In a word, this experience was a whirlwind. In more words, I would say that the amount we have learned will only dawn on us in the coming months and years. Before this six-week journey, none of us had any idea how to set up a unit, shovel flat, trowel lightly, identify a flake, or know whether a thing is a thing (identify human interaction on a landscape). Who knew digging flat required practice, or that sometimes even the experts are confused about the identity or classification of a feature? I think we will all come away from this experience with an intuitive and slightly subconscious knowledge of excavation, survey, analysis, and experimental techniques.
I’m not sure what will be most memorable about this summer—maybe the weird names we all gave our separate work crews, the two at-war “towns” we fictionally created in our camp, the Civil War-era-style letters we all wrote to each other, or maybe the artifacts and features we had the pleasure of excavating. Each person probably has a different idea of what they will never forget, but for me, my memorable moment would have to be the small feeling on the second-to-last week of excavation when I felt that I officially had some confidence in my own opinion. Up to that point, I had made the right decision in my head when faced with a choice, but when it came time to execute I always double-checked with my crew leader. When I needed to make a decision on that last week, the training wheels were off, and I had the confidence to follow through on my decision.

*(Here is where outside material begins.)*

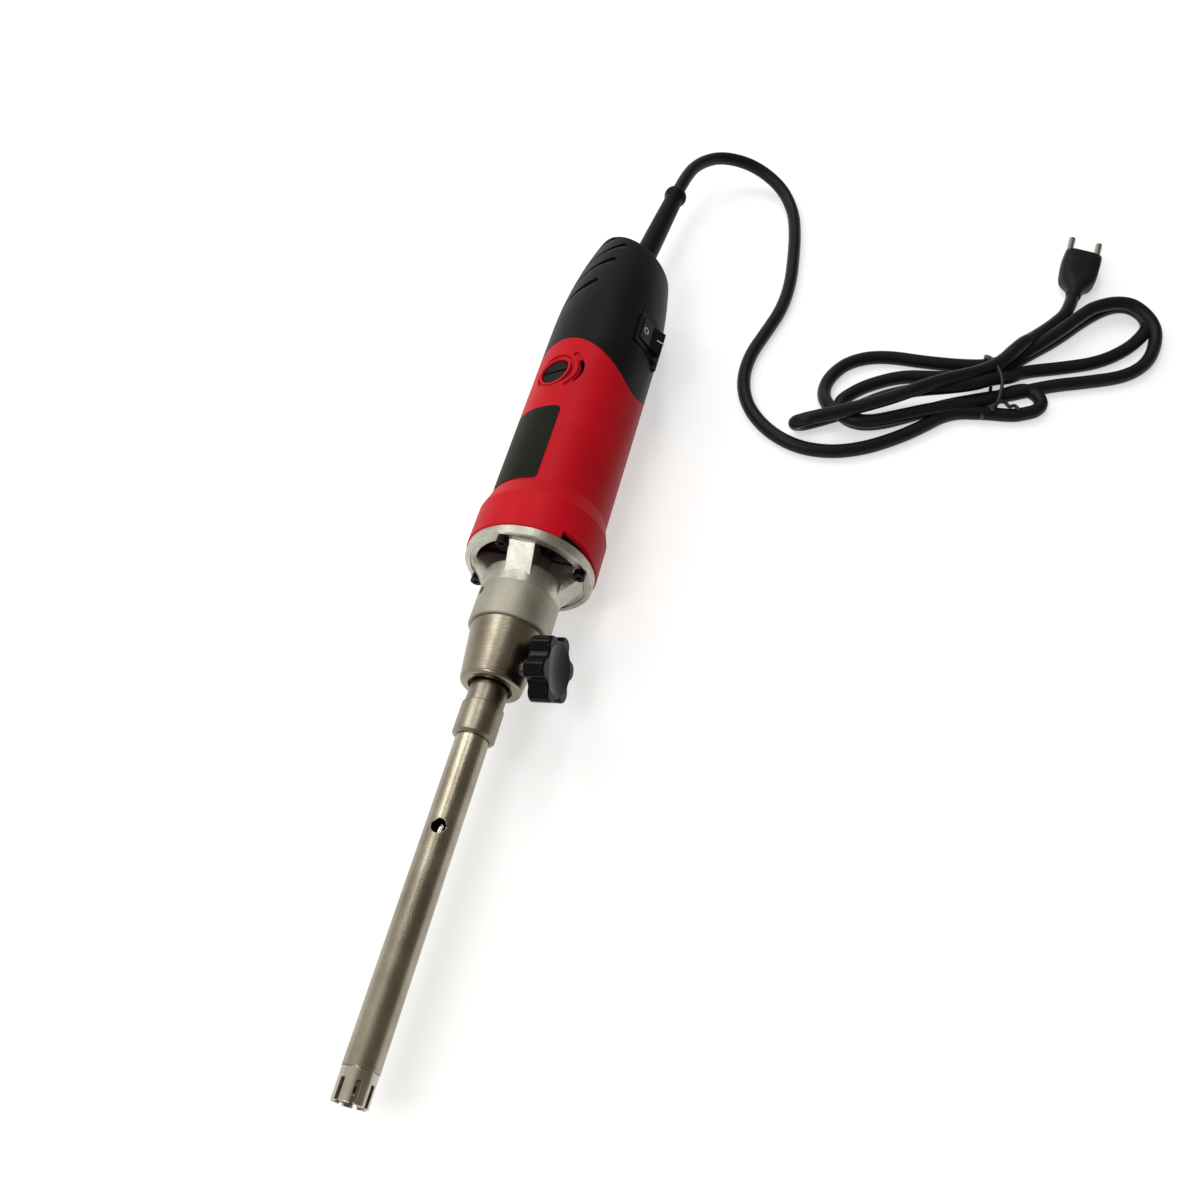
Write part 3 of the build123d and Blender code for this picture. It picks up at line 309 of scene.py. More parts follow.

So, it now falls to me to end this correspondence we have been having with you over the past six weeks. I hope you have learned as much as we have, and I hope you were able to peer into the crazy little bubble we have created. We are now archaeologists, trained for observation, interpretation, and dirt. We are proud of what we will leave behind—the long reports, the hilarious jokes. Along the way we stumbled, and we maybe even gave up for just a second, but in the end we finished, and we finished strong. (Trust me, I know—our backs hurt because of it.)